What you have to do: Repeat only the lines from the one containing "near_rein();" through the one containing "FOLD_R = 6.5 / 2 + 0.5 + T / 2", exactly as written, both ends included.

Stored data:
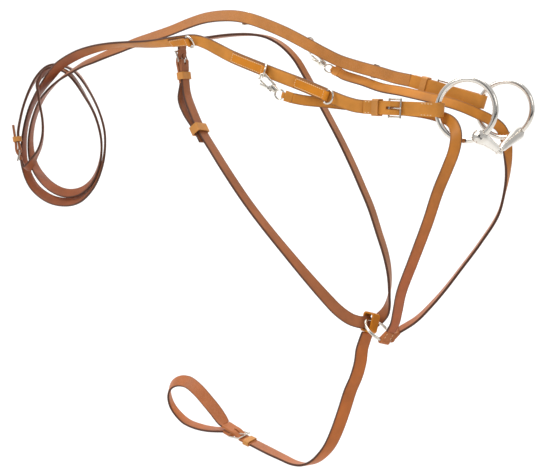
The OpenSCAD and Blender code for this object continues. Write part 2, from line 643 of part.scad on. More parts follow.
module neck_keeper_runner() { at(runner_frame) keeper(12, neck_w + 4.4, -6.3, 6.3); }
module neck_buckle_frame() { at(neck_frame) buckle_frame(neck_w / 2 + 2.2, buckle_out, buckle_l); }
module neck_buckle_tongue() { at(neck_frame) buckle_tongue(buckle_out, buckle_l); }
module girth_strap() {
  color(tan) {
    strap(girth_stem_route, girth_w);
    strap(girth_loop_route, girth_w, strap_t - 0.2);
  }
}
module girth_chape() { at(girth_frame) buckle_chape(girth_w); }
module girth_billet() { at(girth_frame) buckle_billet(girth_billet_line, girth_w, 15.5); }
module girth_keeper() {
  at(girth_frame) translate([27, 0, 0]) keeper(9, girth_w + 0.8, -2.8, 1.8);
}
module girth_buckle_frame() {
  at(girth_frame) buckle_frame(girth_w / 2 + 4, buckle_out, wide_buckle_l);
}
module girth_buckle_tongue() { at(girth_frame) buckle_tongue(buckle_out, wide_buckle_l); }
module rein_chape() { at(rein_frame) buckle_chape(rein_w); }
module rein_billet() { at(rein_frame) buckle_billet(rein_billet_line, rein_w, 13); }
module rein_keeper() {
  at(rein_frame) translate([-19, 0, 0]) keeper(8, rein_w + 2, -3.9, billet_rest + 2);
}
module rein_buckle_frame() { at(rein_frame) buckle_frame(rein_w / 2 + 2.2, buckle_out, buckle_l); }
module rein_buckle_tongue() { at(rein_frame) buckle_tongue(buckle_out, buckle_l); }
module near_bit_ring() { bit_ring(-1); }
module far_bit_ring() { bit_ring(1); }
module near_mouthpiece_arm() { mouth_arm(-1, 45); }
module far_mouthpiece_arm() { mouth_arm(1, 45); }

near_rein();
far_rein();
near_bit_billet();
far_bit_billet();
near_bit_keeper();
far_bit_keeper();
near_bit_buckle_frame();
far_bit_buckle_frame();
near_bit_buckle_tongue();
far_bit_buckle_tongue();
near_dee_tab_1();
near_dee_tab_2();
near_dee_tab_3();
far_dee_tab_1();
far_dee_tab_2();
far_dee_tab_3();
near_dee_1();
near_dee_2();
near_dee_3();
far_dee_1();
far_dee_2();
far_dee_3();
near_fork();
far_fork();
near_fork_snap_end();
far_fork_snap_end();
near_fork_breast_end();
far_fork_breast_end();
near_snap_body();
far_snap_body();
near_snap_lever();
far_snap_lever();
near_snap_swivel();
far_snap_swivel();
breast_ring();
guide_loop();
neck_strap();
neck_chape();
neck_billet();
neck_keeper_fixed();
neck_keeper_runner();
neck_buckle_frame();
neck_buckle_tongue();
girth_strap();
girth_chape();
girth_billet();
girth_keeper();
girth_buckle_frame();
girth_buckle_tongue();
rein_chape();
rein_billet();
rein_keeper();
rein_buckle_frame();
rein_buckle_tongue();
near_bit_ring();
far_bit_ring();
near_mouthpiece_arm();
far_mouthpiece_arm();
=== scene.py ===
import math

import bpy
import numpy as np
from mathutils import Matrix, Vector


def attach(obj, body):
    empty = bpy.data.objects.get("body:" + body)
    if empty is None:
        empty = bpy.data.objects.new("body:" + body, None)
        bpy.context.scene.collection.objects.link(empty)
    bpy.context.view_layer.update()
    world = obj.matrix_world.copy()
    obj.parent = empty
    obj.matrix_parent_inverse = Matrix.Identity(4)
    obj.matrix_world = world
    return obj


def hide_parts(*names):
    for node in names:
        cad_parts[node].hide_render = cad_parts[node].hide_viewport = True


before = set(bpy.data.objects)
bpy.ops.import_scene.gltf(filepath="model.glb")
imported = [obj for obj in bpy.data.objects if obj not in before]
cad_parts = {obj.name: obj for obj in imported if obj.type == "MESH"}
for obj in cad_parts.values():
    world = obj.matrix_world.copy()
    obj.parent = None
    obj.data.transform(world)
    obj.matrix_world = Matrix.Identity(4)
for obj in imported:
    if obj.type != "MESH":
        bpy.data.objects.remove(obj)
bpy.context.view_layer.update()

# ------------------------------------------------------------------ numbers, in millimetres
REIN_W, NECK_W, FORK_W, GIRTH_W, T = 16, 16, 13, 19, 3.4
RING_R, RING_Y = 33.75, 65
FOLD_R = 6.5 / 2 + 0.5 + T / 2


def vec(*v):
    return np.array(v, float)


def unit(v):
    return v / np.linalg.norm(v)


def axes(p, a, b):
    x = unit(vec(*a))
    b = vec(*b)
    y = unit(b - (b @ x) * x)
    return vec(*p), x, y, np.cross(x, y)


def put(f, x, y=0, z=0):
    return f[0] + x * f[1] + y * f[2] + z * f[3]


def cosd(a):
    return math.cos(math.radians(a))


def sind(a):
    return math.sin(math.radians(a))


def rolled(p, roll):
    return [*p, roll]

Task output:
near_rein();
far_rein();
near_bit_billet();
far_bit_billet();
near_bit_keeper();
far_bit_keeper();
near_bit_buckle_frame();
far_bit_buckle_frame();
near_bit_buckle_tongue();
far_bit_buckle_tongue();
near_dee_tab_1();
near_dee_tab_2();
near_dee_tab_3();
far_dee_tab_1();
far_dee_tab_2();
far_dee_tab_3();
near_dee_1();
near_dee_2();
near_dee_3();
far_dee_1();
far_dee_2();
far_dee_3();
near_fork();
far_fork();
near_fork_snap_end();
far_fork_snap_end();
near_fork_breast_end();
far_fork_breast_end();
near_snap_body();
far_snap_body();
near_snap_lever();
far_snap_lever();
near_snap_swivel();
far_snap_swivel();
breast_ring();
guide_loop();
neck_strap();
neck_chape();
neck_billet();
neck_keeper_fixed();
neck_keeper_runner();
neck_buckle_frame();
neck_buckle_tongue();
girth_strap();
girth_chape();
girth_billet();
girth_keeper();
girth_buckle_frame();
girth_buckle_tongue();
rein_chape();
rein_billet();
rein_keeper();
rein_buckle_frame();
rein_buckle_tongue();
near_bit_ring();
far_bit_ring();
near_mouthpiece_arm();
far_mouthpiece_arm();
=== scene.py ===
import math

import bpy
import numpy as np
from mathutils import Matrix, Vector


def attach(obj, body):
    empty = bpy.data.objects.get("body:" + body)
    if empty is None:
        empty = bpy.data.objects.new("body:" + body, None)
        bpy.context.scene.collection.objects.link(empty)
    bpy.context.view_layer.update()
    world = obj.matrix_world.copy()
    obj.parent = empty
    obj.matrix_parent_inverse = Matrix.Identity(4)
    obj.matrix_world = world
    return obj


def hide_parts(*names):
    for node in names:
        cad_parts[node].hide_render = cad_parts[node].hide_viewport = True


before = set(bpy.data.objects)
bpy.ops.import_scene.gltf(filepath="model.glb")
imported = [obj for obj in bpy.data.objects if obj not in before]
cad_parts = {obj.name: obj for obj in imported if obj.type == "MESH"}
for obj in cad_parts.values():
    world = obj.matrix_world.copy()
    obj.parent = None
    obj.data.transform(world)
    obj.matrix_world = Matrix.Identity(4)
for obj in imported:
    if obj.type != "MESH":
        bpy.data.objects.remove(obj)
bpy.context.view_layer.update()

# ------------------------------------------------------------------ numbers, in millimetres
REIN_W, NECK_W, FORK_W, GIRTH_W, T = 16, 16, 13, 19, 3.4
RING_R, RING_Y = 33.75, 65
FOLD_R = 6.5 / 2 + 0.5 + T / 2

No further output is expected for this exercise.